According to this young doctor, it is in fact an inexplicable signifier that the individual knows that he or she is about to depart this Earth. It suggests that death does give warning and leads to the further thought that when we die something happens to that thing that we may call spirit or energy.
There are as many versions of the afterlife as there are religious beliefs. Many of our Caribbean writers ponder on the stories of spirits that circulate within our Caribbean imaginary. Some advocate an idea of recurrence or of vestiges that survive after death. These traces, they suggest, continue to resound and to influence how the present works itself out. In other words, the past is always in the present.
Whether we believe in soucouyants and la diablesse or douens, the prevalence of stories of beings who wander the Earth tells us that over the course of history newcomers to these islands brought their own understanding of the nether world. These mingled with the beliefs of First Peoples to shape traditions and myths about a world that we cannot truly know.
Over centures, historical events like the Parsley Massare or the bringing of the enslaved from Africa to the Americas infused these syncretic beliefs with new meanings and new metaphors.
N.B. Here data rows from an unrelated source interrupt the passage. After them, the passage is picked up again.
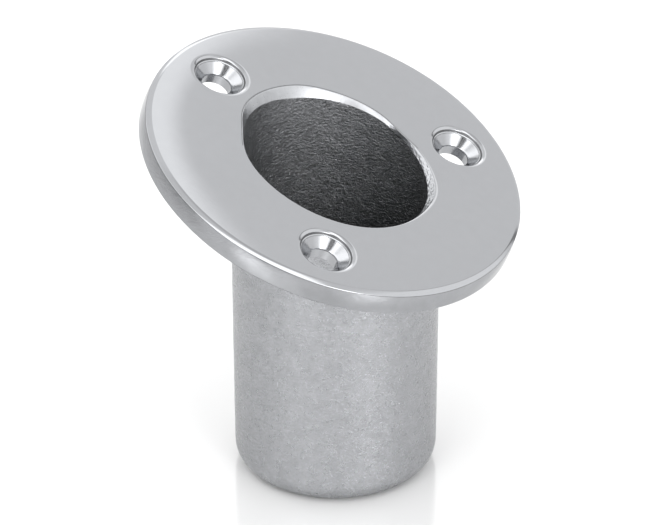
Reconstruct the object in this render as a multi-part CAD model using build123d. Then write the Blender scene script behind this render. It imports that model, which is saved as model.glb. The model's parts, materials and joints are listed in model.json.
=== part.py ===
"""Flush stanchion base: a round deck flange welded around a closed socket that leans out of it.

The socket stands on its closed foot, with its bore along +Z and the middle of the foot at the origin.
The flange is tilted about Y, so that it is lowest towards +X, and the part is symmetric about the XZ plane.
All sizes are in millimetres and degrees.
"""

from build123d import *
from math import cos, radians, sin, sqrt, tan
import os

# Driving dimensions
BORE_RADIUS = 12.8  # a slip fit around a 25 mm stanchion tube
SOCKET_RADIUS = 14.65  # outside of the socket where it passes through the flange
FOOT_RADIUS = 14.4  # outside of the socket at its foot, after the casting draft
FOOT_EDGE_RADIUS = 2.6  # rounding of the foot's outside edge
FLOOR_THICKNESS = 2.4  # closed end of the socket
FLOOR_CORNER_RADIUS = 1.2  # rounding between the floor and the bore
END_HEIGHT = 4.0  # the closed end is welded to the tube here
MOUTH_HEIGHT = 48.3  # where the flange's top face crosses the socket's axis

TILT = 22.0  # between the flange's normal and the socket's axis
FLANGE_RADIUS = 27.5
FLANGE_THICKNESS = 3.4
CROWN_START_RADIUS = 21.6  # the polished top face is flat inside this radius
CROWN_DROP = 0.16  # how far the top face falls from there to the rim's rounding
RIM_ROUND_WIDTH = 1.2
RIM_ROUND_DROP = 0.62
UNDERSIDE_CHAMFER = 0.25

SCREW_CIRCLE_RADIUS = 20.3
SCREW_COUNT = 3
SCREW_HOLE_RADIUS = 2.15  # clearance for an M4 countersunk screw
COUNTERSINK_RADIUS = 3.7
COUNTERSINK_ANGLE = 90.0
LIP_WIDTH = 0.6  # the countersink's polished, softened edge
LIP_DEPTH = 0.12

WELD_DEPTH = 1.4  # from the flange's top face down to the end of the socket's wall
BEVEL_WIDTH = 0.85  # how much wider than the bore the weld is ground at the top face

# Places worked out from the driving dimensions
NORMAL = (sin(radians(TILT)), 0, cos(radians(TILT)))
DOWNHILL = (cos(radians(TILT)), 0, -sin(radians(TILT)))
TOP_PLANE = Plane(origin=(0, 0, MOUTH_HEIGHT), x_dir=DOWNHILL, z_dir=NORMAL)
# The flange lies between these heights wherever the socket's wall passes through it.
SLOPE_RISE = SOCKET_RADIUS * tan(radians(TILT))
DRAFT_START_HEIGHT = MOUTH_HEIGHT - SLOPE_RISE - FLANGE_THICKNESS / cos(radians(TILT)) - 0.5
TALL = 2 * MOUTH_HEIGHT  # longer than the whole part


def socket_axis_cylinder(radius, bottom=-TALL / 2, height=2 * TALL):
    """A cylinder around the socket's axis."""
    return Pos(0, 0, bottom) * Cylinder(radius, height, align=(Align.CENTER, Align.CENTER, Align.MIN))


def below_top_face(depth):
    """A large block that fills everything deeper than depth under the flange's top face."""
    block = Box(2 * TALL, 2 * TALL, 2 * TALL, align=(Align.CENTER, Align.CENTER, Align.MAX))
    return TOP_PLANE.location * Pos(0, 0, -depth) * block


def flange_blank():
    """The flange turned about its own axis: flat top, slight crown, rounded rim, square underside."""
    crown_width = FLANGE_RADIUS - RIM_ROUND_WIDTH - CROWN_START_RADIUS
    crown_radius = (crown_width**2 + CROWN_DROP**2) / (2 * CROWN_DROP)
    crown_mid_width = crown_width / 2
    crown_mid_drop = crown_radius - sqrt(crown_radius**2 - crown_mid_width**2)
    rim_top = (FLANGE_RADIUS - RIM_ROUND_WIDTH, -CROWN_DROP)
    rim_side = (FLANGE_RADIUS, -CROWN_DROP - RIM_ROUND_DROP)
    crown_slope = crown_width / (crown_radius - CROWN_DROP)
    with BuildPart() as blank:
        with BuildSketch(Plane.XZ):
            with BuildLine():
                Line((0, 0), (CROWN_START_RADIUS, 0))
                ThreePointArc(
                    (CROWN_START_RADIUS, 0),
                    (CROWN_START_RADIUS + crown_mid_width, -crown_mid_drop),
                    rim_top,
                )
                TangentArc(rim_top, rim_side, tangent=(1, -crown_slope))
                Polyline(
                    rim_side,
                    (FLANGE_RADIUS, UNDERSIDE_CHAMFER - FLANGE_THICKNESS),
                    (FLANGE_RADIUS - UNDERSIDE_CHAMFER, -FLANGE_THICKNESS),
                    (0, -FLANGE_THICKNESS),
                    (0, 0),
                )
            make_face()
        revolve(axis=Axis.Z)
    return blank.part


def screw_hole_cutter():
    """One countersunk hole with a softened edge, pointing down from the top face."""
    cone_depth = (COUNTERSINK_RADIUS - SCREW_HOLE_RADIUS) / tan(radians(COUNTERSINK_ANGLE / 2))
    with BuildPart() as cutter:
        with BuildSketch(Plane.XZ):
            with BuildLine():
                Polyline(
                    (0, 1),
                    (COUNTERSINK_RADIUS + LIP_WIDTH, 1),
                    (COUNTERSINK_RADIUS + LIP_WIDTH, 0),
                    (COUNTERSINK_RADIUS, -LIP_DEPTH),
                    (SCREW_HOLE_RADIUS, -LIP_DEPTH - cone_depth),
                    (SCREW_HOLE_RADIUS, -FLANGE_THICKNESS - 1),
                    (0, -FLANGE_THICKNESS - 1),
                    (0, 1),
                )
            make_face()
        revolve(axis=Axis.Z)
    return cutter.part


def make_flange():
    """The deck flange, with the socket's slanted hole and a ring of screw holes, one of them uphill."""
    flange = flange_blank()
    for index in range(SCREW_COUNT):
        angle = radians(180 + index * 360 / SCREW_COUNT)
        place = Pos(SCREW_CIRCLE_RADIUS * cos(angle), SCREW_CIRCLE_RADIUS * sin(angle), 0)
        flange -= place * screw_hole_cutter()
    return TOP_PLANE.location * flange - socket_axis_cylinder(SOCKET_RADIUS)


def socket_cup():
    """The whole socket: a drafted cup with a rounded foot, cut parallel to the flange at its open end."""
    with BuildPart() as outside:
        with BuildSketch(Plane.XZ):
            with BuildLine():
                Polyline(
                    (0, 0),
                    (FOOT_RADIUS, 0),
                    (SOCKET_RADIUS, DRAFT_START_HEIGHT),
                    (SOCKET_RADIUS, MOUTH_HEIGHT + SLOPE_RISE + 1),
                    (0, MOUTH_HEIGHT + SLOPE_RISE + 1),
                    (0, 0),
                )
            make_face()
        revolve(axis=Axis.Z)
        foot_edge = outside.edges().filter_by(GeomType.CIRCLE).sort_by(Axis.Z)[0]
        fillet(foot_edge, FOOT_EDGE_RADIUS)
    bore = socket_axis_cylinder(BORE_RADIUS, FLOOR_THICKNESS, TALL)
    bore = fillet(bore.edges().sort_by(Axis.Z)[0], FLOOR_CORNER_RADIUS)
    return (outside.part - bore) & below_top_face(WELD_DEPTH)


def make_socket_tube():
    """The socket's wall, from the closed end up to the weld at the mouth."""
    return socket_cup() - socket_axis_cylinder(TALL, END_HEIGHT - TALL, TALL)


def make_socket_end():
    """The closed end: the floor, the rounded foot and a short upstand that meets the tube."""
    return socket_cup() & socket_axis_cylinder(TALL, END_HEIGHT - TALL, TALL)


def mouth_ellipse(radius, depth):
    """The outline that a cylinder around the socket's axis leaves at this depth under the top face."""
    middle = (0, 0, MOUTH_HEIGHT - depth / cos(radians(TILT)))
    plane = Plane(origin=middle, x_dir=DOWNHILL, z_dir=NORMAL)
    return plane * Ellipse(radius / cos(radians(TILT)), radius)


def make_mouth_weld():
    """The weld that joins the socket's end to the flange, flush on top and ground to a bevel inside."""
    bottom_outline = mouth_ellipse(BORE_RADIUS, WELD_DEPTH)
    top_outline = mouth_ellipse(BORE_RADIUS + BEVEL_WIDTH, 0)
    bevel = loft([bottom_outline, top_outline], ruled=True)
    ring = socket_axis_cylinder(SOCKET_RADIUS) & (below_top_face(0) - below_top_face(WELD_DEPTH))
    return ring - bevel


def main():
    os.makedirs("parts", exist_ok=True)
    nodes = {
        "flange": make_flange(),
        "socket_tube": make_socket_tube(),
        "socket_end": make_socket_end(),
        "mouth_weld": make_mouth_weld(),
    }
    for name, shape in nodes.items():
        export_step(shape, f"parts/{name}.step")


main()
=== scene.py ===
"""The looks of the stanchion base: polished flange, hand-ground mouth and as-cast socket.

Lengths are in millimetres until a mesh is made, and angles in degrees. The flange's own axes are u, its
downhill direction, v, which is +Y, and its normal. The socket's axis is +Z.
"""

import json
from math import atan2, cos, degrees, radians, sin, sqrt, tan

import bmesh
import bpy
import numpy as np
from mathutils import Matrix, Vector, noise


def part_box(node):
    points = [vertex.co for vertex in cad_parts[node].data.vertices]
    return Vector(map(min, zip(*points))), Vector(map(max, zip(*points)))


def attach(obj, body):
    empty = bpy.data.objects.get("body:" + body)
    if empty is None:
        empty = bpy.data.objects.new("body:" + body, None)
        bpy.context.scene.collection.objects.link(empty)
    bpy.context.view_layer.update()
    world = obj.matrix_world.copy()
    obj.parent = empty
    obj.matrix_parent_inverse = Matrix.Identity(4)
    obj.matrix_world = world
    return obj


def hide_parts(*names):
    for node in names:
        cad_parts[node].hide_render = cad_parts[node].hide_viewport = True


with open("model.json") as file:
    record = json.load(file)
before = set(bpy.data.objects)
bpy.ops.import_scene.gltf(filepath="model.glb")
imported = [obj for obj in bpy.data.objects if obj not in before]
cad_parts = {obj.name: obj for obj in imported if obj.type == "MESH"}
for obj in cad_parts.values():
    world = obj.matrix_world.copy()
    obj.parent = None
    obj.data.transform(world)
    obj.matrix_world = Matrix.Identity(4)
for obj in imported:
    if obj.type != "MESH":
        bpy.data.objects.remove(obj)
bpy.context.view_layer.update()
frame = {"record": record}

MM = 0.001

# ---------------------------------------------------------------------------
# Sizes read from the frame
# ---------------------------------------------------------------------------
mounts = {mount["name"]: mount for mount in frame["record"]["mounts"]}
_, tube_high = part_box("socket_tube")
_, flange_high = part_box("flange")
_, end_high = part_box("socket_end")
BORE_RADIUS = mounts["socket_bore"]["dims"]["r_mm"]
SCREW_CIRCLE_RADIUS = mounts["deck_screws"]["dims"]["pcd_mm"] / 2
SCREW_HOLE_RADIUS = mounts["deck_screws"]["dims"]["hole_r_mm"]
FLOOR_THICKNESS = mounts["socket_floor"]["pos_m"][2] / MM
SOCKET_RADIUS = tube_high.y / MM
FLANGE_RADIUS = flange_high.y / MM
END_HEIGHT = end_high.z / MM

NORMAL = Vector(mounts["deck_screws"]["axis"])
TILT = degrees(atan2(NORMAL.x, NORMAL.z))
SLOPE = tan(radians(TILT))
COS_TILT = cos(radians(TILT))
SIN_TILT = sin(radians(TILT))
DOWNHILL = Vector((COS_TILT, 0, -SIN_TILT))
ACROSS = Vector((0, 1, 0))

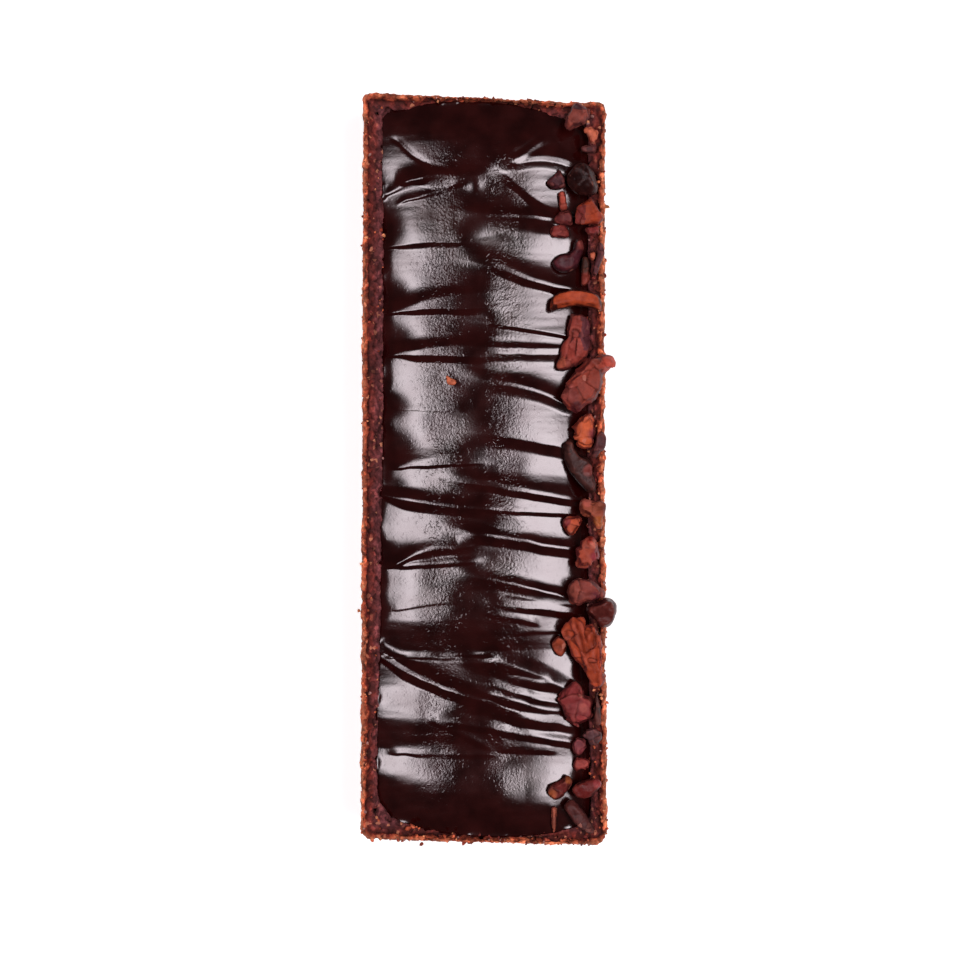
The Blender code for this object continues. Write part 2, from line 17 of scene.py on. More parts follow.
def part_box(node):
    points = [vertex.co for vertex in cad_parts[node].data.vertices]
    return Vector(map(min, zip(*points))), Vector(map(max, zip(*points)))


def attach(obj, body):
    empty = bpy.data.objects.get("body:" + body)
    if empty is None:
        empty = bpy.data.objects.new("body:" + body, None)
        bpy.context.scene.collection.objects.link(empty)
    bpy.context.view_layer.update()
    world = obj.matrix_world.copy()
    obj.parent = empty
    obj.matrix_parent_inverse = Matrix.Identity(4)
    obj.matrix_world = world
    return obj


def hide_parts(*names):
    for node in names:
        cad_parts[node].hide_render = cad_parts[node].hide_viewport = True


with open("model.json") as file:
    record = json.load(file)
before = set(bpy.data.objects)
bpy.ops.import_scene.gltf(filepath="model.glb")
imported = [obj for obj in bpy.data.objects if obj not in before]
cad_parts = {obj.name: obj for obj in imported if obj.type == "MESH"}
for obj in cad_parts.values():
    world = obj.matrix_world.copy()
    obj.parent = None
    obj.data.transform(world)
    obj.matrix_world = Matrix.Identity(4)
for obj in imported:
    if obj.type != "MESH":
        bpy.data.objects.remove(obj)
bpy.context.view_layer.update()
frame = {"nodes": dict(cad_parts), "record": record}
MM = 0.001


# ------------------------------------------------------------------------- pastry case
# Cocoa short pastry: flour, butter, sugar and cocoa, rolled thin, lined into a bottomless ring
# and baked blind. Its outer edge browns and crumbles, and the inside of the rim stays darker,
# where the filling has stained it.

CASE_GRAIN = 0.40            # longest edge of the mesh on the rim
SIDE_GRAIN = 1.10            # and on the outer faces further down
HIDDEN_GRAIN = 5.0           # and where the filling or the table hides the pastry
RIM_ZONE = 4.0               # how far down from the rim the fine mesh reaches
CRUMB_SIZES = ((1.50, 0.21), (0.68, 0.17))   # crumbs of the dough: size, height
RIM_GLOW = (1.0, 3.4)        # the outside darkens between these heights below the rim
LUMP_BEND = (1.2, 0.45)      # they are uneven: bent over this length, by this much
CASE_WARP = (2.4, 0.30)      # slow unevenness: its size and its depth
PIT_SIZE = 1.1               # open pores
PIT_DEPTH = 0.55
SEAM_DEPTH = 1.25            # a broken seam runs along the rim this far in from the outer face
SEAM_WIDTH = 0.30
SEAM_CUT = 0.45
LIGHT_LEVEL = 1.0           # a white surface under the softboxes gives this much light


def smooth_step(value):
    value = min(1.0, max(0.0, value))
    return value * value * (3.0 - 2.0 * value)


def cad_copy(name):
    """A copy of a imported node's mesh in millimetres, with its loose triangles joined."""
    bm = bmesh.new()
    bm.from_mesh(frame["nodes"][name].data)
    bmesh.ops.remove_doubles(bm, verts=bm.verts, dist=2e-6)
    bmesh.ops.scale(bm, vec=(1.0 / MM,) * 3, verts=bm.verts)
    bm.normal_update()
    return bm


def refine(bm, longest):
    """Halve each edge that is longer than wanted where it lies, until none is left."""
    for _ in range(9):
        found = []
        for edge in bm.edges:
            middle = (edge.verts[0].co + edge.verts[1].co) / 2.0
            if edge.calc_length() > longest(middle):
                found.append(edge)
        if not found:
            break
        bmesh.ops.subdivide_edges(bm, edges=found, cuts=1)
        bmesh.ops.triangulate(bm, faces=[face for face in bm.faces if len(face.verts) > 3])
    bm.normal_update()


def make_piece(name, bm, material, slot, *nodes):
    """Write a bmesh in millimetres to an object of the tart that stands for the CAD nodes."""
    bmesh.ops.scale(bm, vec=(MM,) * 3, verts=bm.verts)
    mesh = bpy.data.meshes.new(name)
    bm.to_mesh(mesh)
    bm.free()
    mesh.materials.append(material)
    mesh.shade_smooth()
    piece = bpy.data.objects.new(name, mesh)
    bpy.context.scene.collection.objects.link(piece)
    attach(piece, "root")
    if nodes:
        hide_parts(*nodes)
    return piece


def tone(red, green, blue):
    """Base colour that shows as this display colour under the softboxes."""
    linear = []
    for value in (red, green, blue):
        share = value / 255.0
        share = share / 12.92 if share <= 0.04045 else ((share + 0.055) / 1.055) ** 2.4
        linear.append(share / LIGHT_LEVEL)
    return (*linear, 1.0)


def new_material(name):
    material = bpy.data.materials.new(name)
    material.use_nodes = True
    return material, material.node_tree, material.node_tree.nodes["Principled BSDF"]


def add_node(tree, kind, values=None, **settings):
    """A new node with its properties and its unlinked inputs, or with inputs linked to sockets."""
    node = tree.nodes.new(kind)
    for key, value in settings.items():
        setattr(node, key, value)
    for key, value in (values or {}).items():
        if isinstance(value, bpy.types.NodeSocket):
            tree.links.new(value, node.inputs[key])
        else:
            node.inputs[key].default_value = value
    return node


def add_ramp(tree, factor, stops, interpolation="LINEAR"):
    """A colour ramp through the given (place, colour) stops."""
    ramp = add_node(tree, "ShaderNodeValToRGB", {"Fac": factor})
    ramp.color_ramp.interpolation = interpolation
    elements = ramp.color_ramp.elements
    while len(elements) < len(stops):
        elements.new(0.5)
    for element, (place, colour) in zip(elements, stops):
        element.position = place
        element.color = colour if hasattr(colour, "__len__") else (colour, colour, colour, 1.0)
    return ramp.outputs["Color"]


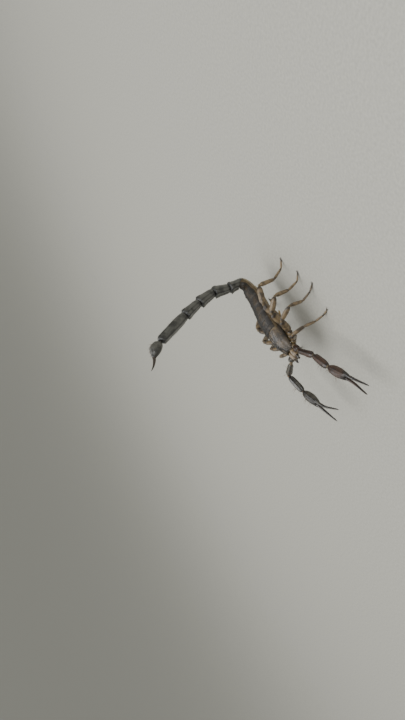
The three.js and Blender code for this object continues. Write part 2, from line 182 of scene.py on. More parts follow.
def smooth(places, values, where):
    """The cardinal spline through values at places, read at each of where."""
    places, values, where = (np.asarray(v, float) for v in (places, values, where))
    rows = values.reshape(len(places), -1)
    slopes = np.empty_like(rows)
    slopes[1:-1] = (rows[2:] - rows[:-2]) / (places[2:] - places[:-2])[:, None]
    slopes[0] = (rows[1] - rows[0]) / (places[1] - places[0])
    slopes[-1] = (rows[-1] - rows[-2]) / (places[-1] - places[-2])
    where = np.clip(where, places[0], places[-1])
    i = np.clip(np.searchsorted(places, where, side="right") - 1, 0, len(places) - 2)
    span = (places[i + 1] - places[i])[..., None]
    t = (where - places[i])[..., None] / span
    found = (
        rows[i] * (2 * t**3 - 3 * t**2 + 1) + slopes[i] * span * (t**3 - 2 * t**2 + t)
        + rows[i + 1] * (3 * t**2 - 2 * t**3) + slopes[i + 1] * span * (t**3 - t**2)
    )
    return found.reshape(where.shape + values.shape[1:])


def trunk(measure, y):
    return smooth(TRUNK_Y, TRUNK[measure], y)


STRAIGHT_BACK = bone((0, 1, 0), 0)
TAIL_BASE = np.array([0, TRUNK_Y[-1], TRUNK["axis"][-1]])
TAIL_MITRE = between(STRAIGHT_BACK, tail_bearing(TAIL[0][1]))
LEAN_START, LEAN = 22.5, 5.0


def trunk_outline(y, turn, lift=0.0):
    """The trunk's skin at y: turn is 0 on its right side and 90 on its back.

    Over the length LEAN, the upright cross-section leans into the tail's root."""
    y, turn, lift = np.broadcast_arrays(y, turn, lift)
    angle = np.radians(turn)
    across, rise = np.sign(np.cos(angle)) * np.abs(np.cos(angle)) ** 0.85, np.sin(angle)
    tall = np.where(rise > 0, trunk("back", y), trunk("belly", y))
    level = [-(trunk("width", y) + lift) * across, y, trunk("axis", y) + rise * (tall + lift)]
    leaning = (
        TAIL_BASE
        + TAIL_MITRE.side * ((TAIL_ROOT[0] + lift) * np.cos(angle))[..., None]
        + TAIL_MITRE.up * ((TAIL_ROOT[1] + lift) * rise)[..., None]
        - TAIL_MITRE.along * (TAIL_BASE[1] - y)[..., None]
    )
    turned = step((y - LEAN_START) / LEAN)[..., None]
    return np.stack(level, axis=-1) * (1 - turned) + leaning * turned


# ---- surfaces that a piece is made from ------------------------------------

MARKS = ("shade", "ridge")
NEAR, NEAR_TURN = 0.004, 1.0  # how far to each side a face is read to find its slope


class Face:
    """A surface with a point for each pair (a, b): a is 0 to 1 along it and b is
    degrees round it. A keel of height full_keel is marked as wholly ridge."""

    full_keel = 0.15

    def ahead(self, a, b):
        """Which way the surface runs towards its far end."""
        return self.surface(a + NEAR, b) - self.surface(a - NEAR, b)

    def outward(self, a, b):
        around = self.surface(a, b + NEAR_TURN) - self.surface(a, b - NEAR_TURN)
        return unit(np.cross(around, self.ahead(a, b)))

    def shade(self, a, b):
        """How dark the shell is here, from 0 to 1."""
        return np.zeros(np.broadcast(a, b).shape)

    def relief(self, a, b):
        """How far the surface is raised here."""
        return np.zeros(np.broadcast(a, b).shape)

    def ridge(self, a, b):
        return np.clip(self.relief(a, b) / self.full_keel, 0, 1)


class Segment(Face):
    """A shell swept through key rings: (centre, bearing, half width, half height).

    ridges are (turn, height, spread in degrees, growth towards the far end). A
    negative height is a groove. bands are (place, width, darkness) along it."""

    def __init__(self, keys, ridges=(), bands=()):
        steps = np.linalg.norm(np.diff([key[0] for key in keys], axis=0), axis=1)
        self.length = steps.sum()
        self.places = np.concatenate([[0.0], np.cumsum(steps)]) / self.length
        self.rows = np.array([[*centre, *lie.side, *lie.up, w, h] for centre, lie, w, h in keys])
        self.start, self.end = keys[0][1].along, keys[-1][1].along
        self.ridges, self.bands = ridges, bands

    def relief(self, a, b):
        total = super().relief(a, b)
        for turn, height, spread, growth in self.ridges:
            apart = (b - turn + 180) % 360 - 180
            swell = (1 - growth + growth * a) * step(a / 0.12) * step((1 - a) / 0.07)
            total = total + height * swell * bump(apart, spread)
        return total

    def shade(self, a, b):
        return super().shade(a, b) + sum(dark * bump(a - place, width) for place, width, dark in self.bands)

    def surface(self, a, b):
        a, b = np.broadcast_arrays(a, b)
        rows = smooth(self.places, self.rows, a)
        rise, angle = self.relief(a, b), np.radians(b)
        across = ((rows[..., 9] + rise) * np.cos(angle))[..., None]
        tall = ((rows[..., 10] + rise) * np.sin(angle))[..., None]
        return rows[..., 0:3] + unit(rows[..., 3:6]) * across + unit(rows[..., 6:9]) * tall


def rod(start, lie, stations, girth=1.0):
    """Key rings along a straight bone, from (distance, half width, half height)."""
    return [(start + lie.along * out, lie, w * girth, h * girth) for out, w, h in stations]


def quads(corners):
    """The faces of a grid of corners."""
    sides = [corners[:-1, :-1], corners[:-1, 1:], corners[1:, 1:], corners[1:, :-1]]
    return np.stack(sides, axis=-1).reshape(-1, 4)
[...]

We could, for example, think about the douen, who is thought to be the soul of an unbaptised child, as evolving from a Christian belief in baptism and suggest that he entices children to go away with him as an act of revenge on being excluded from a Christian heaven.
The soucouyant, who is traditionally a woman, has been interpreted as a female vengeful figure by Olive Senior. For her, in the collection Over the Roofs of the World, this figure represents woman who has been abused and rendered powerless by a system that makes her subservient, while at the same time forcing her to be responsible for her children. This pent-up anger quite literally “explodes” in a fire of rage and becomes the shape-shifting soucouyant.
Many of our writers including NourbeSe Philip and Kamau Brathwaite have sought to find a way of giving voice to the dead, in particular those who peopled these islands. For Philip, who is a Trinidadian/Tobagonian, those who died in the Middle Passage on the journey from Africa need to be remembered so that they can find rest. They need to be mourned.
Remembering the dead is not simply about honouring our ancestors or relatives. It is about acknowledging that the past impacts on our present.
If we are to progress beyond trauma, then we need to acknowledge the hurt and the evil that have gone before, mourn them and pay due homage.